McAllen, Mission and Hidalgo co-own the Anzalduas bridge, which links Mission with the west side of Reynosa. O’caña, however, wants to build another bridge just a few miles away at Madero.

The new bridge would connect Mission and Monterrey by railroad, creating new opportunities for travel and trade. It would also include a five-lane bridge for passenger cars and pedestrians.

Construction would start in 2025, according to O’caña, and the bridge would open for business in 2027.

“The Mission-Madero-Reynosa bridge is expected to be the busiest vehicular and rail and border crossing between Brownsville and Laredo, Texas,” according to a promotional video O’caña showed the bridge board. “And is going to be vital to the economies of Texas, the United States, and it will be the gateway to the world.”

The project is a top priority for O’caña.

Basic questions about the Madero bridge, including how Mission would pay for the project, remain unanswered.

In January 2019, a feasibility study conducted by S&B Infrastructure recommended delaying the project.

“If the Anzalduas International Bridge is fully commercialized by the opening year of the project in 2025, and assuming a 2% annual traffic growth, it will reach the full capacity by 2034, at which time the proposed international border crossing project will be needed to provide relief to the Anzalduas International Bridge,” according to the feasbility study. “By this point, the Mission/Madero-Reynosa will be a reasonable alternative to expanding the regional capacity of commercial vehicle expansion will be the most logical progression of local infrastructure.”

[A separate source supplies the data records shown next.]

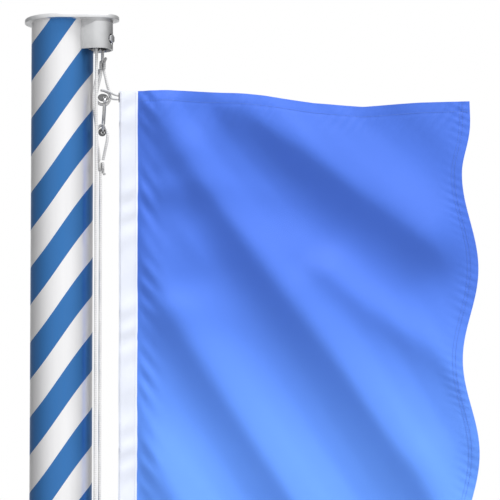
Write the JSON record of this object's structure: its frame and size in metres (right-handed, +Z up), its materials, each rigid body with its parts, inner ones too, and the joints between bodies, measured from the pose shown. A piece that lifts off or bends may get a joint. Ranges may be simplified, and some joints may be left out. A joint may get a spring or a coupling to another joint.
{
  "type": "flagpole",
  "caption": "Outside-halyard flagpole with a diagonally striped tube, cast cap and pulley, bolted base, cleat, snap hooks and an upright plain flag.",
  "frame": {"origin": "centre of the base plate's underside", "axes": "+Z up along the pole, +X towards the pulley, halyard and cleat"},
  "size_m": [0.747, 0.3899, 6.0065],
  "materials": {
    "pole_paint": "smooth gloss coat, white with blue diagonal stripes",
    "cast_aluminium": "fine-blasted casting, satin",
    "galvanised": "hot-dip galvanised, dull spangle",
    "stainless": "turned stainless",
    "hook_steel": "polished wire",
    "dark_steel": "dark oxidised",
    "black_nylon": "turned nylon",
    "white_rope": "braided polyester",
    "header_tape": "woven hoist tape, stitched",
    "flag_cloth": "satin-weave polyester, hemmed"
  },
  "bodies": {
    "mast": {"base_plate": "galvanised", "base_ribs": "galvanised", "base_socket": "galvanised", "socket_screws": "stainless", "pole_tube": "pole_paint", "cap_plate": "cast_aluminium", "pulley_housing": "cast_aluminium", "axle_bolt": "stainless", "axle_washer": "stainless", "halyard_over_sheave": "white_rope", "halyard_front": "white_rope", "halyard_rear_top": "white_rope", "halyard_hoist": "white_rope", "halyard_rear_low": "white_rope", "halyard_turn": "white_rope", "halyard_belay": "white_rope", "knot_a_top": "white_rope", "eye_a_top": "white_rope", "bypass_top": "white_rope", "thimble_a_top": "dark_steel", "snap_hook_top": "hook_steel", "thimble_b_top": "dark_steel", "eye_b_top": "white_rope", "knot_b_top": "white_rope", "flag_loop_top": "white_rope", "knot_a_low": "white_rope", "eye_a_low": "white_rope", "bypass_low": "white_rope", "thimble_a_low": "dark_steel", "snap_hook_low": "hook_steel", "thimble_b_low": "dark_steel", "eye_b_low": "white_rope", "knot_b_low": "white_rope", "flag_loop_low": "white_rope", "flag_header": "header_tape", "flag_cloth": "flag_cloth", "cleat": "cast_aluminium", "cleat_screws": "stainless"},
    "sheave": {"sheave": "black_nylon"},
    "gate_top": {"hook_gate_top": "hook_steel"},
    "gate_low": {"hook_gate_low": "hook_steel"}
  },
  "joints": [
    {"name": "sheave_spin", "type": "hinge", "parent": "mast", "child": "sheave", "pos_m": [0.066, 0, 5.969], "axis": [1, 0, 0], "continuous": true},
    {"name": "gate_top_open", "type": "hinge", "parent": "mast", "child": "gate_top", "pos_m": [0.07179, 0.00313, 5.83447], "axis": [-0.9119, -0.406, 0.0593], "range_deg": [0, 14], "stiffness_Nm_per_rad": 0.03, "springref_deg": -11.46},
    {"name": "gate_low_open", "type": "hinge", "parent": "mast", "child": "gate_low", "pos_m": [0.07179, 0.00313, 4.43953], "axis": [0.9119, 0.406, 0.0593], "range_deg": [0, 14], "stiffness_Nm_per_rad": 0.03, "springref_deg": -11.46}
  ]
}
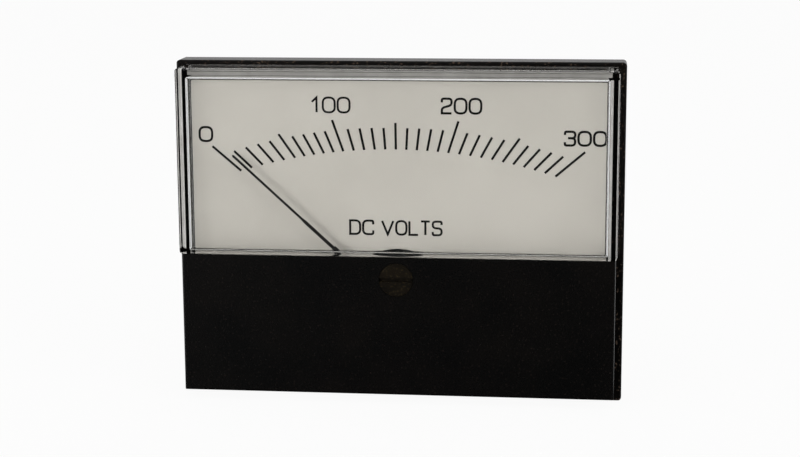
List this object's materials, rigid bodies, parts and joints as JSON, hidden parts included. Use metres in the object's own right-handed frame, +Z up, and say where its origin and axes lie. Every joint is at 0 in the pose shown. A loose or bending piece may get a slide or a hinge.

Delaying the project from 2025 to 2032 would significantly reduce the financial risk, according to the feasibility study. Even with the delay, the bridge would be saddled with debt for more than 30 years.

McAllen City Manager Roy Rodriguez asked O’caña about the feasibility study on Monday.

“Based on that, how do you reconcile the fact that the study showed 2032 and we’re saying that the bridge is going to be built in 2027,” Rodriguez said. “Because my concern is: If we get ahead of when that bridge is necessary, that means that we’re taking traffic from Anzalduas.”

O’caña said the current plan for the Madero bridge, unlike the 2019 plan, doesn’t include commercial trucks, which will reduce competition with Anzalduas.

In 2032, when international bridges between Laredo and Brownsville are “fully saturated,” Mission wants to be ready, O’caña said.

“So that’s why we said: ‘Why do we want to wait until 2032 to start building when it’s going to be fully saturated and the need is going to be established?’” O’caña said. Mission also would check with Anzalduas before allowing passenger cars to cross the Madero bridge.

Without trucks or cars, though, railroad crossings would be the only significant source of revenue for the Madero bridge.

“It’s my understanding, at least in Brownsville, which is a rail crossing, that the city doesn’t receive significant, if any, tolls for the rail,” said McAllen Mayor Jim Darling, adding that economic development seemed to be the primary benefit.

O’caña disagreed.

“Our research indicates totally the opposite,” O’caña said before getting up to whisper in Darling’s ear. “And for the record-”

Nobody but Darling heard what O’caña said next.

“OK,” Darling said. “And that’s good. I hope you do.”

O’caña declined to share that information with the full bridge board.

“I’m not going to release the public information on it because we’re not sure,” O’caña said. “We’re not sure on the data.”